Exercise task: Only the lines between the line with "legs_and_frame()" and the line with "record = json.load(file)", together with those two lines themselves, are to be copied exactly.

Material provided:
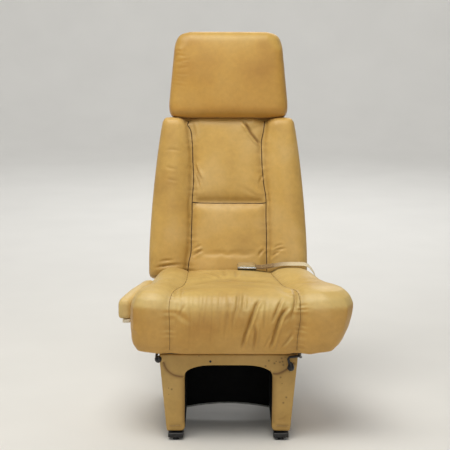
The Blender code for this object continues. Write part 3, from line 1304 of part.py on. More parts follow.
def belt_parts():
    """Right half of the lap belt: anchor, shackle, webbing, buckle and its lift cover."""
    path = belt_path()
    low_y, high_y = BELT_Y - 0.5 * BELT_WIDTH, BELT_Y + 0.5 * BELT_WIDTH
    webbing = flat_outline("belt_webbing", [ribbon(path, BELT_THICK)], low_y, high_y, "XZ")
    finish(webbing, "belt_webbing", "webbing")
    side_x = path[-1][0]
    shackle_top = BELT_LOW_Z - GAP
    shackle = block(
        "belt_shackle",
        (side_x - 0.5 * ANCHOR_THICK, low_y + 0.003, RAIL_TOP - ANCHOR_HEIGHT - 0.004),
        (side_x + 0.5 * ANCHOR_THICK, high_y - 0.003, shackle_top),
    )
    finish(bevel(shackle, 0.0012, 1), "belt_shackle", "zinc_steel")
    anchor = block(
        "belt_anchor",
        (RAIL_OUTER + GAP, BELT_Y - 0.5 * ANCHOR_WIDTH, RAIL_TOP - ANCHOR_HEIGHT),
        (side_x - 0.5 * ANCHOR_THICK - GAP, BELT_Y + 0.5 * ANCHOR_WIDTH, RAIL_TOP - GAP),
    )
    finish(bevel(anchor, 0.002, 1), "belt_anchor", "zinc_steel")
    right = BELT_INNER_X - GAP
    left = right - BUCKLE_LENGTH
    low = max(cushion_top(x, BELT_Y) for x in (left, right)) + 0.0025
    body = block("buckle_body", (left, low_y - 0.001, low), (right, high_y + 0.001, low + BUCKLE_HEIGHT))
    finish(bevel(body, 0.0018, 2), "buckle_body", "black_steel")
    lift = low + BUCKLE_HEIGHT + GAP
    pin_z = lift + BUCKLE_HINGE_RADIUS
    pin_x = right - BUCKLE_PIN_INSET
    cover_low = (left + 0.003, low_y + 0.002, lift)
    cover = block("buckle_cover", cover_low, (pin_x, high_y - 0.002, lift + BUCKLE_COVER_HEIGHT))
    pin_ends = (pin_x, low_y + 0.001, pin_z), (pin_x, high_y - 0.001, pin_z)
    join(cover, rod("buckle_pin", *pin_ends, BUCKLE_HINGE_RADIUS, sides=16))
    finish(cover, "buckle_cover", "chrome")
    hang(joint_axis("buckle_cover_axis", (pin_x, BELT_Y, pin_z)), cover)


legs_and_frame()
seat_pan()
front_shroud()
side_covers()
seat_cushion()
hinge_brackets()
RECLINE_AXIS = joint_axis("recline_axis", HINGE, turn=(-LEAN, 0.0, 0.0))
back_parts(RECLINE_AXIS)
headrest_parts(joint_axis("headrest_axis", (0.0, 0.0, 0.0), RECLINE_AXIS))
armrest_parts()
strut_parts()
recline_lever()
track_lever()
lock_plungers()
belt_parts()


def place_origin():
    """Carries the whole seat on one empty that puts its middle over the origin."""
    origin = bpy.data.objects.new("seat_origin", None)
    SEAT.objects.link(origin)
    origin.location = (-WIDTH_MIDDLE, -DEPTH_MIDDLE, 0.0)
    for obj in list(SEAT.objects) + list(CUTTERS.objects):
        if obj.parent is None and obj is not origin:
            obj.parent = origin


place_origin()
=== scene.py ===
"""Dressed model of a leather cabin seat: upholstery, covered pedestal, levers and lap belt."""
import json
import math

import bmesh
import bpy
import numpy as np
from mathutils import Matrix, Vector
from mathutils.bvhtree import BVHTree
from mathutils.kdtree import KDTree


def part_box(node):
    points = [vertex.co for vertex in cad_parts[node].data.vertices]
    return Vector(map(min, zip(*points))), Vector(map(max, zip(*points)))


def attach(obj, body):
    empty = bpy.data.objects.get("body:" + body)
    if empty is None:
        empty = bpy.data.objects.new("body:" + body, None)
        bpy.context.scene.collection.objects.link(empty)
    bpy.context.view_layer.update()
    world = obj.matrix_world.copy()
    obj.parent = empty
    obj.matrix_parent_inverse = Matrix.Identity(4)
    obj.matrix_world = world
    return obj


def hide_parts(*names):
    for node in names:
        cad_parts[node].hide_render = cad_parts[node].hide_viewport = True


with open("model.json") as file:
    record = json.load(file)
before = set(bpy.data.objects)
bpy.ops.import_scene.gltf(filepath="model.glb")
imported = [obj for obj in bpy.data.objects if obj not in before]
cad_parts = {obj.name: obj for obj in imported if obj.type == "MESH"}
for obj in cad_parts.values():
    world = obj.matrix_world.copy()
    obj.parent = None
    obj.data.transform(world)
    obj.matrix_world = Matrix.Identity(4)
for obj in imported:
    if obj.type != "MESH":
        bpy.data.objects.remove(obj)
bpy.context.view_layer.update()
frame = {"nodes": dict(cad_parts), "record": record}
NODES = frame["nodes"]
SCENE = bpy.context.scene

# Places in metres, in the part's own frame
PAN_TOP = 0.2478
# The back's hinge and its lean at rest
HINGE = Vector((-0.020, 0.1405, 0.335))
LEAN = math.radians(12.0)
# The pedestal's front face
FACE_Y = -0.2611
# Scuffs on the pedestal's front: X, Z and radius
SCUFFS = [
    (0.1196, 0.2255, 0.0017), (0.1242, 0.2072, 0.0022), (0.1172, 0.1736, 0.0017), (0.1254, 0.1030, 0.0014),
    (0.0774, 0.2041, 0.0016), (0.0907, 0.1888, 0.0013), (0.1150, 0.2150, 0.0011), (0.1008, 0.2117, 0.0012),
    (0.1222, 0.2165, 0.0013), (0.1330, 0.1180, 0.0015), (0.0860, 0.2190, 0.0011), (-0.1700, 0.1400, 0.0010),
]


# Colour and shader helpers
def linear(code):
    """sRGB hex code to the linear colour that a shader socket takes."""
    parts = [int(code[i:i + 2], 16) / 255.0 for i in (1, 3, 5)]
    return [c / 12.92 if c <= 0.04045 else ((c + 0.055) / 1.055) ** 2.4 for c in parts] + [1.0]


def add(tree, kind, inputs=None, **settings):
    """Adds a node: its settings, then its inputs, each a value or a socket to link from."""
    node = tree.nodes.new(kind)
    for key, value in settings.items():
        setattr(node, key, value)
    for key, value in (inputs or {}).items():
        if isinstance(value, bpy.types.NodeSocket):
            tree.links.new(value, node.inputs[key])
        else:
            node.inputs[key].default_value = value
    return node


def blank(name):
    """New material with a node tree and its Principled shader."""
    made = bpy.data.materials.new(name)
    made.use_nodes = True
    tree = made.node_tree
    return made, tree, tree.nodes["Principled BSDF"]


def ramp(tree, factor, stops):
    """Colour ramp from (position, colour) stops."""
    node = add(tree, "ShaderNodeValToRGB", {"Fac": factor})
    band = node.color_ramp.elements
    while len(band) < len(stops):
        band.new(0.5)
    for element, (place, colour) in zip(band, stops):
        element.position = place
        element.color = colour if isinstance(colour, list) else [colour] * 3 + [1.0]
    return node.outputs["Color"]


def mixed(tree, share, first, second, blend="MIX"):
    """The second colour laid over the first, by a share."""
    inputs = {0: share, 6: first, 7: second}
    return add(tree, "ShaderNodeMix", inputs, data_type="RGBA", blend_type=blend).outputs[2]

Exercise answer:
legs_and_frame()
seat_pan()
front_shroud()
side_covers()
seat_cushion()
hinge_brackets()
RECLINE_AXIS = joint_axis("recline_axis", HINGE, turn=(-LEAN, 0.0, 0.0))
back_parts(RECLINE_AXIS)
headrest_parts(joint_axis("headrest_axis", (0.0, 0.0, 0.0), RECLINE_AXIS))
armrest_parts()
strut_parts()
recline_lever()
track_lever()
lock_plungers()
belt_parts()


def place_origin():
    """Carries the whole seat on one empty that puts its middle over the origin."""
    origin = bpy.data.objects.new("seat_origin", None)
    SEAT.objects.link(origin)
    origin.location = (-WIDTH_MIDDLE, -DEPTH_MIDDLE, 0.0)
    for obj in list(SEAT.objects) + list(CUTTERS.objects):
        if obj.parent is None and obj is not origin:
            obj.parent = origin


place_origin()
=== scene.py ===
"""Dressed model of a leather cabin seat: upholstery, covered pedestal, levers and lap belt."""
import json
import math

import bmesh
import bpy
import numpy as np
from mathutils import Matrix, Vector
from mathutils.bvhtree import BVHTree
from mathutils.kdtree import KDTree


def part_box(node):
    points = [vertex.co for vertex in cad_parts[node].data.vertices]
    return Vector(map(min, zip(*points))), Vector(map(max, zip(*points)))


def attach(obj, body):
    empty = bpy.data.objects.get("body:" + body)
    if empty is None:
        empty = bpy.data.objects.new("body:" + body, None)
        bpy.context.scene.collection.objects.link(empty)
    bpy.context.view_layer.update()
    world = obj.matrix_world.copy()
    obj.parent = empty
    obj.matrix_parent_inverse = Matrix.Identity(4)
    obj.matrix_world = world
    return obj


def hide_parts(*names):
    for node in names:
        cad_parts[node].hide_render = cad_parts[node].hide_viewport = True


with open("model.json") as file:
    record = json.load(file)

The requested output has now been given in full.